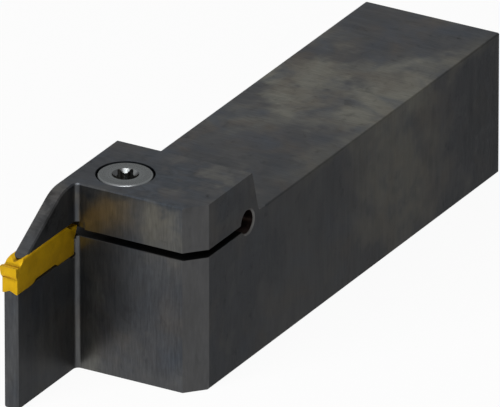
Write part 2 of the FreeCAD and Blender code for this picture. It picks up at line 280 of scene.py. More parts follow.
blackSteelFinish = {
    "plain": (0.054, 0.055, 0.0565, 1),
    "dark": (0.037, 0.040, 0.045, 1),
    "light": (0.128, 0.126, 0.108, 1),
    # a painted reflection of the gold insert
    "khaki": (0.112, 0.096, 0.068, 1),
    "slate": (0.047, 0.055, 0.066, 1),
    "olive": (0.104, 0.099, 0.080, 1),
    "deep": (0.024, 0.026, 0.029, 1),
    "rust": (0.072, 0.050, 0.046, 1),
    "brown": (0.076, 0.064, 0.052, 1),
    "blue": (0.043, 0.051, 0.064, 1),
    "wearAndHighlightColour": (0.115, 0.112, 0.108, 1),
    # layers of soft patches: shift, size in metres, detail, and the noise where a patch begins and is full
    "cloudLayer": (0.31, 0.024, 5.0, 0.34, 0.66),
    "brownLayer": (1.7, 0.012, 5.0, 0.46, 0.74),
    "blueLayer": (2.9, 0.0096, 5.0, 0.46, 0.74),
    "mottleLayer": (6.1, 0.0028, 6.0, 0.40, 0.60),
    "smudgeLayer": (4.3, 0.0026, 3.0, 0.54, 0.78),
    "brownShare": 0.62,
    "blueShare": 0.65,
    "smudges": 0.34,
    "cloudGain": 0.62,
    "plainLevel": 0.36,             # from 0, dark, to 1, light, where the steel is plain
    "milledClouds": 0.45,           # how much of the layers shows on the faces that look along the bar
    "sideClouds": 0.6,              # and on its sides
    "marksPerMetre": 2300.0,
    "markLength": 0.0035,
    "streaks": 0.18,                # how far the fine marks lighten and darken
    "calmed": 0.55,                 # and how much less on the sides and the front corner
    "bandTone": (0.94, 1.06),
    # painted light on the faces that look along the bar, and painted shade on its upright long sides
    "endFaceLighting": 1.35,
    "sideFaceLighting": 0.60,
    "roughness": (0.36, 0.50),
    "endRoughness": 0.30,
    "metallic": (0.40, 0.88),       # long faces, then the milled faces that look along the bar
    "specularLevel": 0.15,
    "edgeTint": (0.3, 0.3, 0.3, 1),
    "edgeRadius": 0.00004,
    "edgeGain": 3.0,
    "edgeShare": 0.45,
    "grainsPerMetre": 5000.0,
    "grainHeight": 0.5,             # against the marks
    "bump": (0.3, 0.00003),
    # places made lighter and places made darker, partly patina and partly painted light and shade for the
    # way the faces catch the light: centre and reach in mm, and how much
    "wipedAndLit": (
        ((-9, 9, 32), (17, 19, 9), 1.12),
        ((11, 16, 32), (12, 46, 7), 0.50),
        ((16, 8, 14), (8, 28, 30), 0.50),
        ((9, -75, 37), (15, 6, 7), 0.11),
        ((-9, -75, 12), (4, 4, 28), 0.22),
    ),
    "dulledAndShaded": (
        ((4, -63, 42), (30, 20, 5), 0.50),
        ((0, -36, 32), (30, 14, 12), 0.26),
        ((16, 48, 14), (8, 30, 40), 1.00),
        ((16, -60, 16), (8, 24, 36), 0.65),
        ((-12.5, -76, 38), (2.5, 4, 9), 0.50),
        ((8, -76, 12), (9, 5, 18), 0.42),
    ),
    # tints, a painted reflection and a painted shade: colour, then centre and reach in mm, and how much
    "tintsAndPaintedLight": (
        # a painted reflection of the gold insert on the head's front face
        ("khaki", (-6, -75.8, 37.5), (8.0, 4, 7.5), 0.55),
        ("olive", (7, -76, 37), (10, 5, 8), 0.52),
        ("slate", (0, -66, 42), (28, 17, 3), 0.80),
        ("brown", (7, -76, 12), (9, 5, 18), 0.16),
        ("olive", (15, 38, 32), (4.5, 22, 3), 0.40),
        ("olive", (14, -20, 32), (6, 26, 3), 0.34),
        # painted shade toward the rear of the right side
        ("deep", (16, 46, 15), (6, 18, 26), 0.45),
        ("brown", (16, 8, 14), (6, 26, 28), 0.34),
    ),
    "mottled": (
        ((-14.9, -84, 38), (2.5, 12, 7), 0.44),
        ((0, -66, 42), (30, 18, 3.5), 0.32),
    ),
    "insideSlit": ((0, -63.4, 30.55), (15.8, 11.4, 0.87)),   # middle and half size in mm
    # painted shade inside the slit
    "slitShade": 0.10,
    "reliefHole": (-55.0, 31.2, 2.62),   # in mm, its place along and up, and its reach
    "holeRimHighlight": 3.0,                 # mm from the hole's axis to the outside of its edge chamfer, which has a painted highlight
    "holeTurns": (0.5, 0.9),        # how squarely its wall and then its edge at most look across the bar
    # painted shade on the relief hole's wall
    "holeShade": 0.55,
    # painted highlight on the relief hole's edge chamfer
    "holeRimHighlightShare": 0.65,
    "cornerFlatShade": (0.0482, 0.0479, 0.0482, 1),   # the flat cut across the front corner is evenly milled, and painted an even darker tone as shade for the way it faces
    "cornerTurns": (0.50, 0.62),    # how far it looks along both axes at least
    "cornerShare": 0.85,
}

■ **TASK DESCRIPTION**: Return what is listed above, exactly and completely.

■ **RESPONSE FOR THIS EXERCISE**:
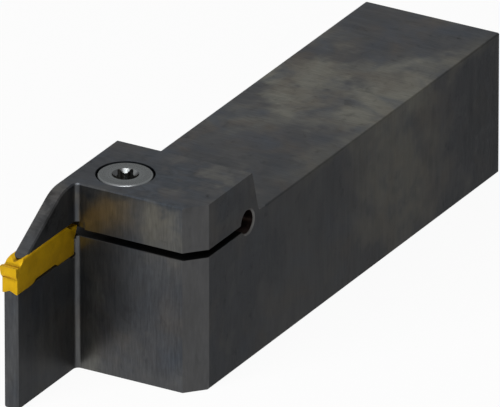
Write part 2 of the FreeCAD and Blender code for this picture. It picks up at line 280 of scene.py. More parts follow.
blackSteelFinish = {
    "plain": (0.054, 0.055, 0.0565, 1),
    "dark": (0.037, 0.040, 0.045, 1),
    "light": (0.128, 0.126, 0.108, 1),
    # a painted reflection of the gold insert
    "khaki": (0.112, 0.096, 0.068, 1),
    "slate": (0.047, 0.055, 0.066, 1),
    "olive": (0.104, 0.099, 0.080, 1),
    "deep": (0.024, 0.026, 0.029, 1),
    "rust": (0.072, 0.050, 0.046, 1),
    "brown": (0.076, 0.064, 0.052, 1),
    "blue": (0.043, 0.051, 0.064, 1),
    "wearAndHighlightColour": (0.115, 0.112, 0.108, 1),
    # layers of soft patches: shift, size in metres, detail, and the noise where a patch begins and is full
    "cloudLayer": (0.31, 0.024, 5.0, 0.34, 0.66),
    "brownLayer": (1.7, 0.012, 5.0, 0.46, 0.74),
    "blueLayer": (2.9, 0.0096, 5.0, 0.46, 0.74),
    "mottleLayer": (6.1, 0.0028, 6.0, 0.40, 0.60),
    "smudgeLayer": (4.3, 0.0026, 3.0, 0.54, 0.78),
    "brownShare": 0.62,
    "blueShare": 0.65,
    "smudges": 0.34,
    "cloudGain": 0.62,
    "plainLevel": 0.36,             # from 0, dark, to 1, light, where the steel is plain
    "milledClouds": 0.45,           # how much of the layers shows on the faces that look along the bar
    "sideClouds": 0.6,              # and on its sides
    "marksPerMetre": 2300.0,
    "markLength": 0.0035,
    "streaks": 0.18,                # how far the fine marks lighten and darken
    "calmed": 0.55,                 # and how much less on the sides and the front corner
    "bandTone": (0.94, 1.06),
    # painted light on the faces that look along the bar, and painted shade on its upright long sides
    "endFaceLighting": 1.35,
    "sideFaceLighting": 0.60,
    "roughness": (0.36, 0.50),
    "endRoughness": 0.30,
    "metallic": (0.40, 0.88),       # long faces, then the milled faces that look along the bar
    "specularLevel": 0.15,
    "edgeTint": (0.3, 0.3, 0.3, 1),
    "edgeRadius": 0.00004,
    "edgeGain": 3.0,
    "edgeShare": 0.45,
    "grainsPerMetre": 5000.0,
    "grainHeight": 0.5,             # against the marks
    "bump": (0.3, 0.00003),
    # places made lighter and places made darker, partly patina and partly painted light and shade for the
    # way the faces catch the light: centre and reach in mm, and how much
    "wipedAndLit": (
        ((-9, 9, 32), (17, 19, 9), 1.12),
        ((11, 16, 32), (12, 46, 7), 0.50),
        ((16, 8, 14), (8, 28, 30), 0.50),
        ((9, -75, 37), (15, 6, 7), 0.11),
        ((-9, -75, 12), (4, 4, 28), 0.22),
    ),
    "dulledAndShaded": (
        ((4, -63, 42), (30, 20, 5), 0.50),
        ((0, -36, 32), (30, 14, 12), 0.26),
        ((16, 48, 14), (8, 30, 40), 1.00),
        ((16, -60, 16), (8, 24, 36), 0.65),
        ((-12.5, -76, 38), (2.5, 4, 9), 0.50),
        ((8, -76, 12), (9, 5, 18), 0.42),
    ),
    # tints, a painted reflection and a painted shade: colour, then centre and reach in mm, and how much
    "tintsAndPaintedLight": (
        # a painted reflection of the gold insert on the head's front face
        ("khaki", (-6, -75.8, 37.5), (8.0, 4, 7.5), 0.55),
        ("olive", (7, -76, 37), (10, 5, 8), 0.52),
        ("slate", (0, -66, 42), (28, 17, 3), 0.80),
        ("brown", (7, -76, 12), (9, 5, 18), 0.16),
        ("olive", (15, 38, 32), (4.5, 22, 3), 0.40),
        ("olive", (14, -20, 32), (6, 26, 3), 0.34),
        # painted shade toward the rear of the right side
        ("deep", (16, 46, 15), (6, 18, 26), 0.45),
        ("brown", (16, 8, 14), (6, 26, 28), 0.34),
    ),
    "mottled": (
        ((-14.9, -84, 38), (2.5, 12, 7), 0.44),
        ((0, -66, 42), (30, 18, 3.5), 0.32),
    ),
    "insideSlit": ((0, -63.4, 30.55), (15.8, 11.4, 0.87)),   # middle and half size in mm
    # painted shade inside the slit
    "slitShade": 0.10,
    "reliefHole": (-55.0, 31.2, 2.62),   # in mm, its place along and up, and its reach
    "holeRimHighlight": 3.0,                 # mm from the hole's axis to the outside of its edge chamfer, which has a painted highlight
    "holeTurns": (0.5, 0.9),        # how squarely its wall and then its edge at most look across the bar
    # painted shade on the relief hole's wall
    "holeShade": 0.55,
    # painted highlight on the relief hole's edge chamfer
    "holeRimHighlightShare": 0.65,
    "cornerFlatShade": (0.0482, 0.0479, 0.0482, 1),   # the flat cut across the front corner is evenly milled, and painted an even darker tone as shade for the way it faces
    "cornerTurns": (0.50, 0.62),    # how far it looks along both axes at least
    "cornerShare": 0.85,
}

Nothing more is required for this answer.